XSLT works well for these types of transformations – you write a pattern to match a node, and then supply the transformation for just that node.  In the case of XSLT, you can indicate to the transform engine to ‘continue processing rules for child elements’, so that you can specify the transforms for those child elements in their own rules.  If you are aware of Flat OPC, it is pretty easy to process Open XML documents using XSLT.

Some time ago, I write a post on an approach for using LINQ to XML annotations for doing this type of transform.  In that post, I was proving out whether you could write document-centric transforms using LINQ to XML in a style similar to XSLT.  It’s easy to read the code to specify the transform if you read LINQ code easily, but there are obvious problems with the approach, not the least of which is that annotating a tree in that fashion might have performance issues if you are working with too large of a tree.

Even though Open XML and XHTML have similar structures, there are places where the structures are not parallel, and in those cases, you still must jump through hoops.  In XSLT, this often means generating intermediate trees to use in subsequent transforms.  I’ve seen XSLT transforms where the first thing the developer did was to transform the tree to a new tree with new attributes on elements – the purpose of the attributes was to aid further transforms.  If using the LINQ to XML approach that uses annotations, you must deal with the same issues – parts of the transformation are expressed as nice mappings between a pattern that matches nodes and the subsequent transform of those nodes, and parts of the transformation deals with abstractions that often must be explained in comments.  It’s just more complicated to do these types of transformations.

Open XML Document-Centric Transforms

There are lots of examples of interesting common-vocabulary document-centric Open XML transforms.  Removing comments and accepting revisions are two, but there are many others.

I've needed to write a number of these over the last couple of years.  Because I know the size of documents that I potentially need to process (>2 million nodes), I rejected the annotations approach for simple transforms of Open XML documents.  For performance reasons, it just wouldn’t fly.

I also rejected using XSLT – I really don’t want to step out into another language.  XSLT is an attractive approach if you already have an XSLT transform written, or if you are particularly fluent in XSLT.  You must deal with converting the OPC (Zip) file to the Flat OPC format, but this is easy.  But when I’m writing little examples that show how to do something interesting in Open XML, XSLT isn’t appropriate.

So, for instance, for the code to accept tracked revisions, I opted for the tree-modification approach.  This isn’t idea from a functional programming purist’s point of view, but it performs well in the real world.  You have to be careful when coding, but no big deal.

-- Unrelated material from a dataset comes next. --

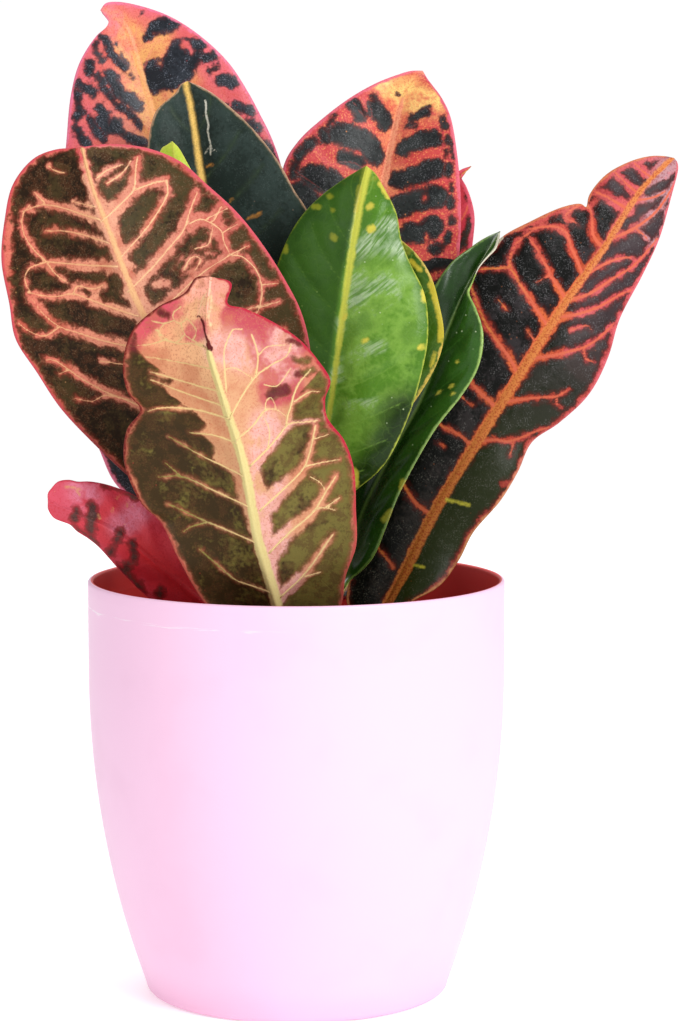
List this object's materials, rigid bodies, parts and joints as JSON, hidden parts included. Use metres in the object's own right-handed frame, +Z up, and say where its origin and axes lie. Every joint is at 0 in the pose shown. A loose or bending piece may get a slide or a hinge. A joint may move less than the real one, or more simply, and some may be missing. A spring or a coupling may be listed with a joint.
{
  "type": "potted croton",
  "caption": "Croton with broad red-margined, dark-blotched and green leaves on a short stem, standing in soil in a round pink plastic pot.",
  "frame": {"origin": "middle of the pot's flat bottom, on the surface it stands on", "axes": "+Z up, -Y towards the side seen in the picture, +X to the right of that side"},
  "size_m": [0.1959, 0.1375, 0.2866],
  "materials": {
    "pot_plastic": "satin",
    "soil": "matte",
    "stem_bark": "matte",
    "leaf_salmon": "satin",
    "leaf_olive_red": "satin",
    "leaf_crimson": "satin",
    "leaf_green": "gloss",
    "leaf_green_yellow": "gloss",
    "leaf_deep_green": "gloss",
    "leaf_black_orange": "satin",
    "leaf_blackish_green": "gloss",
    "leaf_lime": "satin",
    "leaf_black_pink": "satin",
    "leaf_black_red": "satin",
    "leaf_rose": "satin",
    "leaf_rear": "satin"
  },
  "bodies": {
    "root": {"pot": "pot_plastic", "soil": "soil", "stem": "stem_bark", "leaf_front": "leaf_salmon", "leaf_left": "leaf_olive_red", "leaf_low_left": "leaf_crimson", "leaf_bright_green": "leaf_green", "leaf_green_edge": "leaf_green_yellow", "leaf_folded": "leaf_deep_green", "leaf_right": "leaf_black_orange", "leaf_dark_green": "leaf_blackish_green", "leaf_young": "leaf_lime", "leaf_back_left": "leaf_black_pink", "leaf_back_right": "leaf_black_red", "leaf_behind": "leaf_rose", "leaf_rear_left": "leaf_rear", "leaf_rear_right": "leaf_rear"}
  },
  "joints": []
}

Recursive Approach to Transforms

Lately, I’ve been writing more of these types of transforms in a recursive style.  The gist of this technique is that you write a recursive function to clone a tree, and while cloning, you trim nodes, or transform nodes, or whatever.

This approach has good performance, and it is appealing in that when you are writing a more complicated recursive transform, you can write it in terms of other simpler recursive transforms.  The code should be written with no side effects, and if so, transforms are easy to write and debug.

This approach has a draw-back.  It’s somewhat harder to intuitively see the mapping between the pattern that matches a node, and the transform for that pattern.  However, we don’t lose this entirely.  For example, we may want to write a recursive transform of an XHTML document to Open XML.  Here is the XHTML document:

<html>
<head></head>
<body>
<p>abc<b>def</b>ghi</p>
</body>
</html>

We want to transform it to this document:

<w:documentxmlns:w="https://schemas.openxmlformats.org/wordprocessingml/2006/main" >
<w:body>
<w:p>
<w:r>
<w:t>abc</w:t>
</w:r>
<w:r>
<w:rPr>
<w:b/>
</w:rPr>
<w:t>def</w:t>
</w:r>
<w:r>
<w:t>ghi</w:t>
</w:r>
</w:p>
</w:body>
</w:document>

We can write the recursive transform like this:

using System;
using System.Linq;
using System.Xml.Linq;

class Program
{
static object XHtmlToOpenXml(XNode node)
{
XNamespace w = "https://schemas.openxmlformats.org/wordprocessingml/2006/main";

XElement element = node as XElement;
if (element != null)
{
if (element.Name == "html")
return new XElement(w + "document",
new XAttribute(XNamespace.Xmlns + "w", w.NamespaceName),
new XElement(w + "head", ""),
element.Elements().Select(e => XHtmlToOpenXml(e)));

if (element.Name == "body")
return new XElement(w + "body",
element.Elements().Select(e => XHtmlToOpenXml(e)));

if (element.Name == "p")
return new XElement(w + "p",
element.Nodes().Select(n => XHtmlToOpenXml(n)));

if (element.Name == "b")
return new XElement(w + "r",
new XElement(w + "rPr",
new XElement(w + "b")),
new XElement(w + "t",
element.Value));
}

XText t = node as XText;
if (t != null)
return new XElement(w + "r",
new XElement(w + "t", t.Value));

// ignore all other nodes
return null;
}

static void Main(string[] args)
{
XElement root = XElement.Parse(